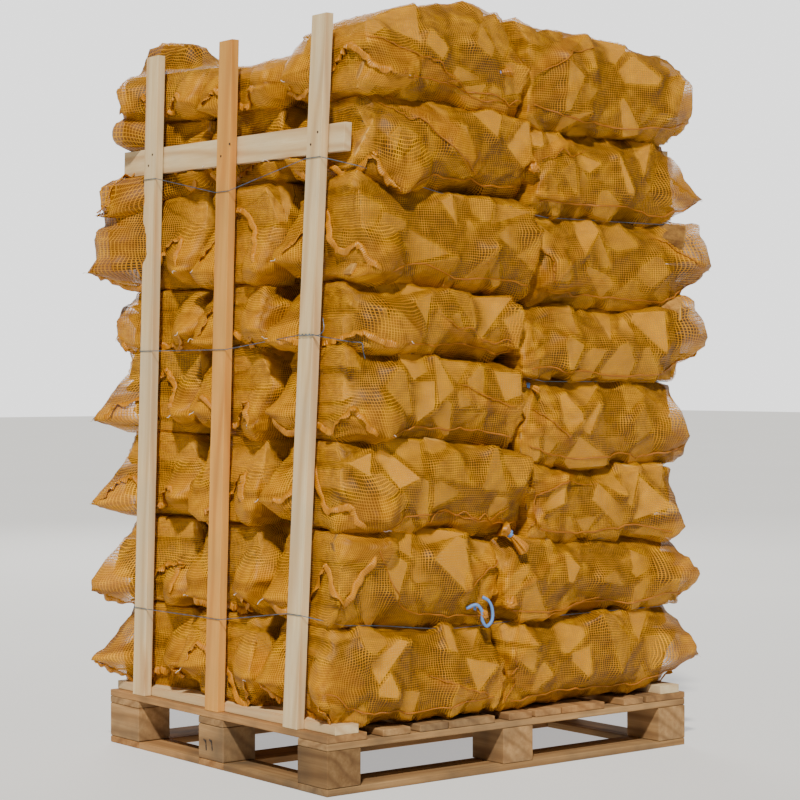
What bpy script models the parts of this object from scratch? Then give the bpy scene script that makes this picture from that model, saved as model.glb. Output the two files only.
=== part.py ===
# Pallet of sacks: a wooden block pallet that carries eight layers of net sacks filled with
# split firewood. A light timber panel stands at each end of the load, and three wires hold
# the two panels together. All lengths are in metres. +X runs along the long side of the
# pallet, +Y across it and +Z up, with the origin on the floor under the pallet's centre.

import bmesh
import bpy
from mathutils import Vector

OBJECT_NAME = "pallet_of_sacks"

# Pallet

PALLET_LENGTH = 1.2  # along X
PALLET_WIDTH = 1.0  # along Y
BOARD_THICK = 0.018
BLOCK_HIGH = 0.090
BLOCK_LONG = 0.100  # along X
BLOCK_ROW_EDGES = ((-0.500, -0.378), (-0.055, 0.060), (0.354, 0.500))  # along Y
DECK_BOARD_EDGES = (  # along X, from the pallet's end at -X
    (0.000, 0.119),
    (0.167, 0.253),
    (0.281, 0.371),
    (0.374, 0.523),
    (0.570, 0.648),
    (0.659, 0.748),
    (0.751, 0.902),
    (0.971, 1.042),
    (1.054, 1.200),
)
SEAT = 0.0003  # the gap between pieces that touch

BASE_TOP = BOARD_THICK
BLOCK_TOP = BASE_TOP + BLOCK_HIGH
STRINGER_TOP = BLOCK_TOP + BOARD_THICK
DECK_TOP = STRINGER_TOP + BOARD_THICK
HALF_LENGTH = PALLET_LENGTH / 2
HALF_WIDTH = PALLET_WIDTH / 2

# End panels

TIMBER_THICK = 0.022
UPRIGHT_WIDE = 0.060
UPRIGHT_YS = (-0.345, 0.001, 0.353)  # the middle of each upright's foot
UPRIGHT_LONG = (1.735, 1.714, 1.709)
STRIP_WIDE = 0.070
STRIP_STANDOFF = 0.0015  # from the feet of the uprights, which lean towards the strip
RAIL_HIGH = 0.070
RAIL_BOTTOM = 1.540
RAIL_EDGES = (-0.430, 0.514)  # along Y
# How far each upright's top stands from over its foot, along X and Y
LEFT_LEANS = ((0.090, 0.000), (0.0652, 0.028), (0.046, 0.000))
RIGHT_LEANS = ((0.030, 0.000), (0.030, 0.010), (0.030, 0.000))

# Wires

WIRE_RADIUS = 0.001
WIRE_CLEAR = 0.0005  # from the uprights, a little more than a seat because the wire bends there
WIRE_IN_GROOVE = 0.006  # from the line where two layers of sacks meet
# For each wire its height on the left panel's three uprights, and the groove between layers
# of sacks in which it crosses to the other panel
WIRES = (
    ("wire_low", (0.419, 0.379, 0.377), 1),
    ("wire_middle", (1.096, 1.064, 1.064), 4),
    ("wire_top", (1.528, 1.469, 1.524), 6),
)

# Sacks: each layer holds two along X and three along Y

LAYERS = 8
COLUMN_SPLIT = 0.0
ROW_SPLITS = (-0.167, 0.167)
GRID_XS = (-0.53, -0.43, -0.32, -0.21, -0.10, -0.04, 0.0, 0.04, 0.10, 0.21, 0.32, 0.43, 0.535)
GRID_YS = (
    -0.465,
    -0.400,
    -0.295,
    -0.235,
    -0.167,
    -0.105,
    -0.045,
    0.062,
    0.110,
    0.167,
    0.235,
    0.303,
    0.405,
    0.465,
)
BOTTOM_SHRINK = 0.86  # of the lowest face along X, so that it lies between the two strips
LOAD_LEAN = 0.030  # of the load's top towards +X
# The height of the faces where layers meet, over three places along X
HEIGHT_XS = (-0.50, -0.22, -0.10, 0.10)
MEETING_HEIGHTS = (
    (DECK_TOP, DECK_TOP, DECK_TOP, DECK_TOP),
    (0.400, 0.368, 0.370, 0.377),
    (0.625, 0.619, 0.600, 0.566),
    (0.845, 0.845, 0.820, 0.756),
    (1.080, 1.031, 1.015, 0.983),
    (1.235, 1.208, 1.195, 1.167),
    (1.500, 1.442, 1.430, 1.405),
    (1.680, 1.687, 1.670, 1.621),
    (1.850, 1.915, 1.915, 1.890),
)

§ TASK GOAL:
Output the whole listing above again, word for word.

§ CORRECT RESULT:
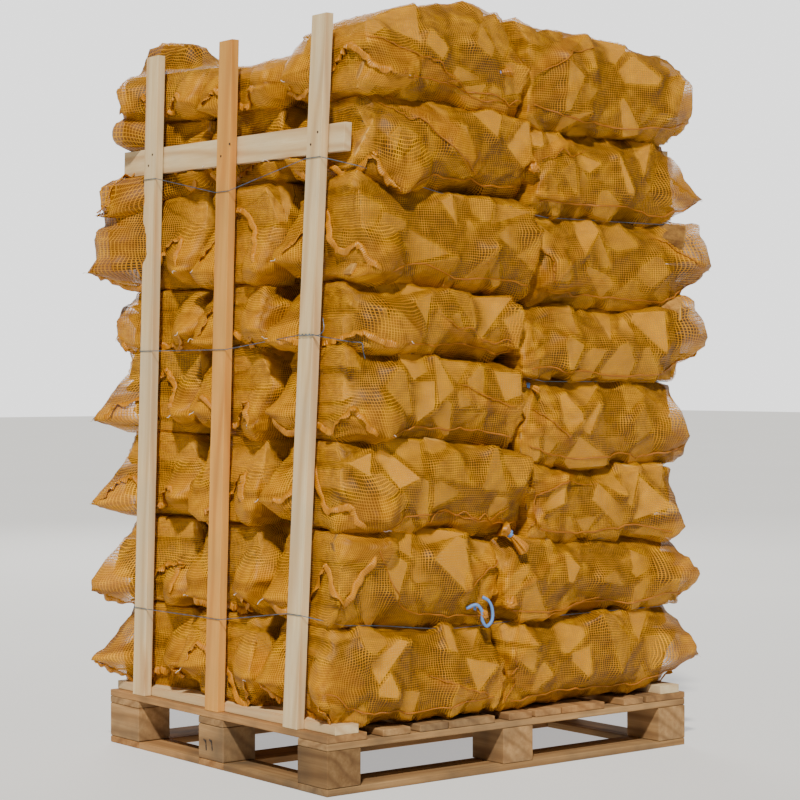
What bpy script models the parts of this object from scratch? Then give the bpy scene script that makes this picture from that model, saved as model.glb. Output the two files only.
=== part.py ===
# Pallet of sacks: a wooden block pallet that carries eight layers of net sacks filled with
# split firewood. A light timber panel stands at each end of the load, and three wires hold
# the two panels together. All lengths are in metres. +X runs along the long side of the
# pallet, +Y across it and +Z up, with the origin on the floor under the pallet's centre.

import bmesh
import bpy
from mathutils import Vector

OBJECT_NAME = "pallet_of_sacks"

# Pallet

PALLET_LENGTH = 1.2  # along X
PALLET_WIDTH = 1.0  # along Y
BOARD_THICK = 0.018
BLOCK_HIGH = 0.090
BLOCK_LONG = 0.100  # along X
BLOCK_ROW_EDGES = ((-0.500, -0.378), (-0.055, 0.060), (0.354, 0.500))  # along Y
DECK_BOARD_EDGES = (  # along X, from the pallet's end at -X
    (0.000, 0.119),
    (0.167, 0.253),
    (0.281, 0.371),
    (0.374, 0.523),
    (0.570, 0.648),
    (0.659, 0.748),
    (0.751, 0.902),
    (0.971, 1.042),
    (1.054, 1.200),
)
SEAT = 0.0003  # the gap between pieces that touch

BASE_TOP = BOARD_THICK
BLOCK_TOP = BASE_TOP + BLOCK_HIGH
STRINGER_TOP = BLOCK_TOP + BOARD_THICK
DECK_TOP = STRINGER_TOP + BOARD_THICK
HALF_LENGTH = PALLET_LENGTH / 2
HALF_WIDTH = PALLET_WIDTH / 2

# End panels

TIMBER_THICK = 0.022
UPRIGHT_WIDE = 0.060
UPRIGHT_YS = (-0.345, 0.001, 0.353)  # the middle of each upright's foot
UPRIGHT_LONG = (1.735, 1.714, 1.709)
STRIP_WIDE = 0.070
STRIP_STANDOFF = 0.0015  # from the feet of the uprights, which lean towards the strip
RAIL_HIGH = 0.070
RAIL_BOTTOM = 1.540
RAIL_EDGES = (-0.430, 0.514)  # along Y
# How far each upright's top stands from over its foot, along X and Y
LEFT_LEANS = ((0.090, 0.000), (0.0652, 0.028), (0.046, 0.000))
RIGHT_LEANS = ((0.030, 0.000), (0.030, 0.010), (0.030, 0.000))

# Wires

WIRE_RADIUS = 0.001
WIRE_CLEAR = 0.0005  # from the uprights, a little more than a seat because the wire bends there
WIRE_IN_GROOVE = 0.006  # from the line where two layers of sacks meet
# For each wire its height on the left panel's three uprights, and the groove between layers
# of sacks in which it crosses to the other panel
WIRES = (
    ("wire_low", (0.419, 0.379, 0.377), 1),
    ("wire_middle", (1.096, 1.064, 1.064), 4),
    ("wire_top", (1.528, 1.469, 1.524), 6),
)

# Sacks: each layer holds two along X and three along Y

LAYERS = 8
COLUMN_SPLIT = 0.0
ROW_SPLITS = (-0.167, 0.167)
GRID_XS = (-0.53, -0.43, -0.32, -0.21, -0.10, -0.04, 0.0, 0.04, 0.10, 0.21, 0.32, 0.43, 0.535)
GRID_YS = (
    -0.465,
    -0.400,
    -0.295,
    -0.235,
    -0.167,
    -0.105,
    -0.045,
    0.062,
    0.110,
    0.167,
    0.235,
    0.303,
    0.405,
    0.465,
)
BOTTOM_SHRINK = 0.86  # of the lowest face along X, so that it lies between the two strips
LOAD_LEAN = 0.030  # of the load's top towards +X
# The height of the faces where layers meet, over three places along X
HEIGHT_XS = (-0.50, -0.22, -0.10, 0.10)
MEETING_HEIGHTS = (
    (DECK_TOP, DECK_TOP, DECK_TOP, DECK_TOP),
    (0.400, 0.368, 0.370, 0.377),
    (0.625, 0.619, 0.600, 0.566),
    (0.845, 0.845, 0.820, 0.756),
    (1.080, 1.031, 1.015, 0.983),
    (1.235, 1.208, 1.195, 1.167),
    (1.500, 1.442, 1.430, 1.405),
    (1.680, 1.687, 1.670, 1.621),
    (1.850, 1.915, 1.915, 1.890),
)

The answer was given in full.